_Aim of the exercise_: Only the lines from the line that has "the back tube." through the line that has "cad_parts[node].hide_render = cad_parts[node].hide_viewport" should be reproduced, exactly and with both ends kept.

☆ ☆ ☆ ☆ ☆

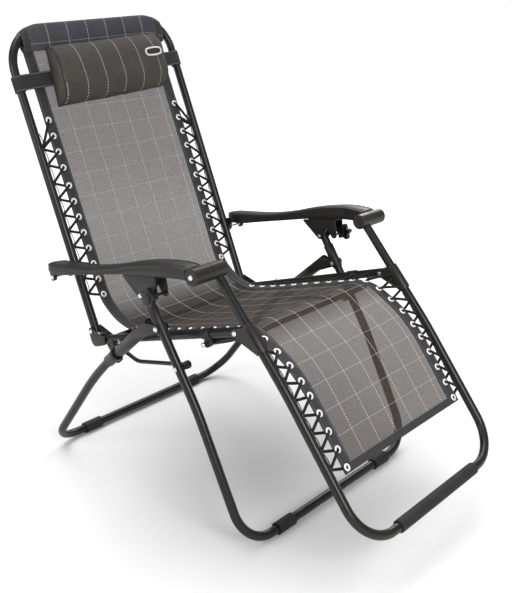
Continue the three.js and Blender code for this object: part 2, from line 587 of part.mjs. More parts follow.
// The leg part rounds off the front spreader bar and lies a little inside the frame's own bend.
const legFace = [[237, 474.5], [252, 466.5], [284, 449], [318, 421], [345, 391], [372, 359],
  [399, 324], [424, 289], [452, 254]];
const legBack = legFace.map((p, i) => {
  const run = directionOf(legFace[Math.max(i - 1, 0)], legFace[Math.min(i + 1, legFace.length - 1)]);
  return along(p, run - 90, SLING_THICK);
});
add("sling_leg", slingSlab([...legFace, ...legBack.reverse()]), "mesh");

// ---- Headrest pillow and its straps --------------------------------------------------------
const PILLOW_HALF = 203;
const PILLOW_MIDDLE = 662;
const pillowSection = [];
for (let i = 0; i <= 12; i += 1) {
  const angle = Math.PI * i / 12;
  const up = 84 * Math.cos(angle);
  pillowSection.push(along(backPoint(PILLOW_MIDDLE + up), BACK_ANGLE - 90, 8 + 62 * Math.sin(angle) ** 0.8));
}
add("pillow", plate(pillowSection, -PILLOW_HALF, PILLOW_HALF), "cushion");

// Each strap runs from the pillow's end and loops round the back tube.
for (const [side, s] of sides) {
  const low = backPoint(PILLOW_MIDDLE - 18);
  const high = backPoint(PILLOW_MIDDLE + 14);
  const loop = sleeve(s * INNER, low, high, TUBE + 3.2, TUBE + 1.2, 14);
  const strapPlate = solid(plate([
    along(low, BACK_ANGLE - 90, TUBE + 1), along(high, BACK_ANGLE - 90, TUBE + 1),
    along(high, BACK_ANGLE - 90, TUBE + 3.2), along(low, BACK_ANGLE - 90, TUBE + 3.2),
  ], s * (PILLOW_HALF + GAP * 2), s * (INNER + 2)));
  add(`pillow_strap_${side}`, shell(join(loop, strapPlate)), "webbing");
}

export default chair;
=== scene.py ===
"""Looks of the zero gravity recliner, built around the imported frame.
Side-view points are (forward, up) in millimetres, as in the part's own source. The chair faces -Y."""
import json
import math

import bmesh
import bpy
from mathutils import Matrix, Vector, noise
from mathutils.bvhtree import BVHTree


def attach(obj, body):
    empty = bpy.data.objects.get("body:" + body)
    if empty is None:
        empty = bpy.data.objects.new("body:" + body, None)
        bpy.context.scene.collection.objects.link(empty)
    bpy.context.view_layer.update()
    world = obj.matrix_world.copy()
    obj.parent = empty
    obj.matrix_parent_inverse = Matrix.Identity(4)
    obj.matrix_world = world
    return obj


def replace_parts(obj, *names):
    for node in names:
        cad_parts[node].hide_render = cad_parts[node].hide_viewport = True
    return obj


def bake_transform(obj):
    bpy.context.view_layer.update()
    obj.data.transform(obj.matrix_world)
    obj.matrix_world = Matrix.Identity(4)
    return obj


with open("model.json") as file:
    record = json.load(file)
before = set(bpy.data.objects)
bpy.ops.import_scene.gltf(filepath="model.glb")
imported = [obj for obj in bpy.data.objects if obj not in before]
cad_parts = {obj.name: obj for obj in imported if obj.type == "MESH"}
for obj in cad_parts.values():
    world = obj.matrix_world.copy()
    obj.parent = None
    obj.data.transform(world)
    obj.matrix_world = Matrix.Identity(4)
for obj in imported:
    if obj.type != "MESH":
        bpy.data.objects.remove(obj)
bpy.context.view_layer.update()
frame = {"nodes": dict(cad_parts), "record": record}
SLOTS = {part["node"]: part["material_slot"] for part in frame["record"]["subparts"]}

# ---- Driving dimensions, the same as the part's -------------------------------------------
CENTRE = -32.9
TUBE, INNER, OUTER = 11.0, 272.0, 325.0
FLOOR_Z = 14.5
BACK_PIVOT, LEG_FRAME_PIVOT = (-310, 374), (195, 508)
ARM_FRONT, ARM_REAR = (125, 632), (-375.5, 520)
BACK_ANGLE, BACK_LENGTH, BACK_BEND = 112.74, 792, 112
TOP_LEAN, LEFT_BEND = 0.034, 88     # the top bar sits a little out of square
SEAT_ANGLE = 17.7
LEG_FRAME_ANGLE, LEG_FRAME_KNEE, LEG_FRAME_FOOT = -48.3, (330, 402), (550, 122)
FRONT_LEG = [(-52, 564), (113, 310), (262, FLOOR_Z)]
REAR_LEG_TOP, COLLAR, REAR_LEG_FOOT = (-35, 480.5), (-178, 354), (-462, FLOOR_Z)
CORNER = 85
SIDES = (("left", 1), ("right", -1))


def along(p, degrees, d):
    a = math.radians(degrees)
    return (p[0] + math.cos(a) * d, p[1] + math.sin(a) * d)


def heading(a, b):
    return math.degrees(math.atan2(b[1] - a[1], b[0] - a[0]))


def at(x, p):
    return Vector((x, CENTRE - p[0], p[1])) / 1000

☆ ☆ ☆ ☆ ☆

_Exercise answer_:
// Each strap runs from the pillow's end and loops round the back tube.
for (const [side, s] of sides) {
  const low = backPoint(PILLOW_MIDDLE - 18);
  const high = backPoint(PILLOW_MIDDLE + 14);
  const loop = sleeve(s * INNER, low, high, TUBE + 3.2, TUBE + 1.2, 14);
  const strapPlate = solid(plate([
    along(low, BACK_ANGLE - 90, TUBE + 1), along(high, BACK_ANGLE - 90, TUBE + 1),
    along(high, BACK_ANGLE - 90, TUBE + 3.2), along(low, BACK_ANGLE - 90, TUBE + 3.2),
  ], s * (PILLOW_HALF + GAP * 2), s * (INNER + 2)));
  add(`pillow_strap_${side}`, shell(join(loop, strapPlate)), "webbing");
}

export default chair;
=== scene.py ===
"""Looks of the zero gravity recliner, built around the imported frame.
Side-view points are (forward, up) in millimetres, as in the part's own source. The chair faces -Y."""
import json
import math

import bmesh
import bpy
from mathutils import Matrix, Vector, noise
from mathutils.bvhtree import BVHTree


def attach(obj, body):
    empty = bpy.data.objects.get("body:" + body)
    if empty is None:
        empty = bpy.data.objects.new("body:" + body, None)
        bpy.context.scene.collection.objects.link(empty)
    bpy.context.view_layer.update()
    world = obj.matrix_world.copy()
    obj.parent = empty
    obj.matrix_parent_inverse = Matrix.Identity(4)
    obj.matrix_world = world
    return obj


def replace_parts(obj, *names):
    for node in names:
        cad_parts[node].hide_render = cad_parts[node].hide_viewport = True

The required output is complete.